“What is a wall if not a thing to be pressed against?
What is a bedroom if not an epicenter
of pillage? And what can I do with a hundred houses
but abandon them as spent shells of desire?”
“Toward the Amaranth Gates of War or Love,” Natalie Diaz
NATALIE DIAZ, author of the book “When My Brother Was an Aztec,” held a poetry reading in the Council Chamber on Feb. 7, 2019.
A great deal of the poems in her first book “When My Brother Was an Aztec” are about her meth-addicted brother and her family’s struggles navigating life on a reservation. She tells heart-wrenching and powerful stories of her life and the lives of her loved ones on the reservation through beautifully crafted lines. Her poetry further incorporates interesting twists reflecting Diaz’s personal interests, such as mythology and etymology. I would describe her poetic voice as unique and groundbreaking.
Diaz is Mojave, as well as an enrolled member of the Gila River Indian Tribe. According to her website, she is a 2018 MacArthur Foundation Fellow, a Lannan Literary Fellow and a Native Arts Council Foundation Artist Fellow. She has also received multiple awards for her writing, including a Bread Loaf Fellowship, the Holmes National Poetry Prize, a Hodder Fellowship, a PEN/Civitella Ranieri Foundation Residency and a US Artists Ford Fellowship.
At the reading she recited multiple poems from her book, including “My Brother at 3 A.M.” and “I Watch Her Eat the Apple,” as well as other poems, some of which will be published in her upcoming book, “Postcolonial Love Poem.” Alongside her poetry, she discussed her writing process with the audience.
She elaborated on a number of thematic recurrences in her writing during the reading, one of which is the blurred lines between affection and pain. Nearly every one of Diaz’s poems resonates with this theme.
“I think about the simultaneity of violence and tenderness, they’re both there at the same time,” Diaz said.
She also explained her experience writing about painful memories associated with her family. The book functioned as an outlet to process these hardships; she had to give herself permission to write about her pain. But writing about family is extremely hard, and she uses what she referred to as “double imagination” in order for her audience to believe her story. In doing so, she greatly relies on creating imagery.

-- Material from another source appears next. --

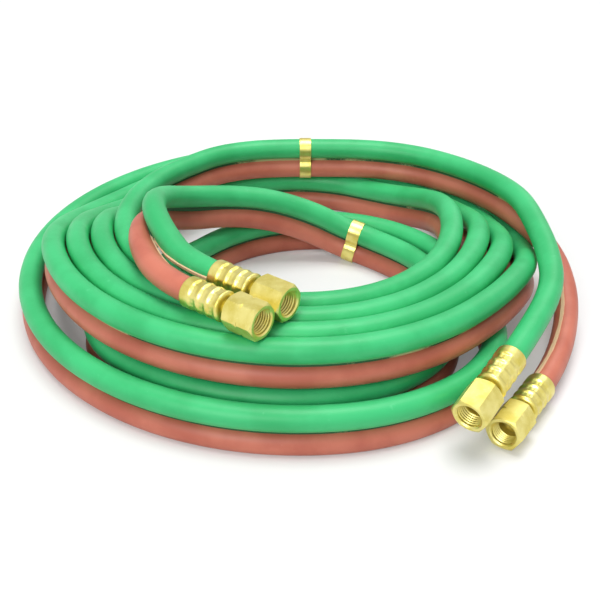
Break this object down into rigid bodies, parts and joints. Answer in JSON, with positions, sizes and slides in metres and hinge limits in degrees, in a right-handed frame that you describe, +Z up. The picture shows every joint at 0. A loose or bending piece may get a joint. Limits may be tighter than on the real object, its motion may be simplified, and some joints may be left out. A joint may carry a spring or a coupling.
{
  "type": "twin welding hose set",
  "caption": "Coiled twin gas hose, green above red, joined by brass bands, with a swivel nut on a crimped ferrule at each end.",
  "frame": {"origin": "middle of the footprint on the floor, under the coil", "axes": "+Z up out of the floor, +X to the right of the picture, -Y towards the viewer"},
  "size_m": [0.3326, 0.3478, 0.0797],
  "materials": {
    "green_rubber": "satin, smooth extruded cover",
    "red_rubber": "satin, smooth extruded cover",
    "brass": "bright machined and crimped"
  },
  "bodies": {
    "hose_set": {"green_hose_coil": "green_rubber", "green_hose_inner_end": "green_rubber", "green_hose_outer_end": "green_rubber", "red_hose_coil": "red_rubber", "red_hose_inner_end": "red_rubber", "red_hose_outer_end": "red_rubber", "crimped_ferrules": "brass", "nipples": "brass", "band_clips": "brass"},
    "green_inner_nut_body": {"green_inner_nut": "brass"},
    "red_inner_nut_body": {"red_inner_nut": "brass"},
    "green_outer_nut_body": {"green_outer_nut": "brass"},
    "red_outer_nut_body": {"red_outer_nut": "brass"}
  },
  "joints": [
    {"name": "green_inner_nut_swivel", "type": "hinge", "parent": "hose_set", "child": "green_inner_nut_body", "pos_m": [-0.00762, -0.12426, 0.0652], "axis": [0.7915, -0.6112, 0], "continuous": true},
    {"name": "red_inner_nut_swivel", "type": "hinge", "parent": "hose_set", "child": "red_inner_nut_body", "pos_m": [-0.02012, -0.14126, 0.0652], "axis": [0.7915, -0.6112, 0], "continuous": true},
    {"name": "green_outer_nut_swivel", "type": "hinge", "parent": "hose_set", "child": "green_outer_nut_body", "pos_m": [0.09077, -0.16115, 0.02703], "axis": [-0.5604, -0.8106, -0.1701], "continuous": true},
    {"name": "red_outer_nut_swivel", "type": "hinge", "parent": "hose_set", "child": "red_outer_nut_body", "pos_m": [0.10979, -0.15512, 0.0104], "axis": [-0.5593, -0.829, 0], "continuous": true}
  ]
}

“I tend to hide in the image,” Diaz said. “Image knows a lot more about how I feel than I do.”
Diaz also discussed the role she serves as a Native American, Latina and queer poet. In relation to her audience, her main aim is not to translate her culture to people from different backgrounds. Instead, she wants to be seen by other indigenous, Latinx and queer people, so they can realize they have important stories to share just like her.
“Postcolonial Love Poem” will be published in 2020. I would recommend everyone read her work, as Diaz transformed my perception of what poetry could embody. Her writing is truly eye-opening, and is guaranteed to take your breath away.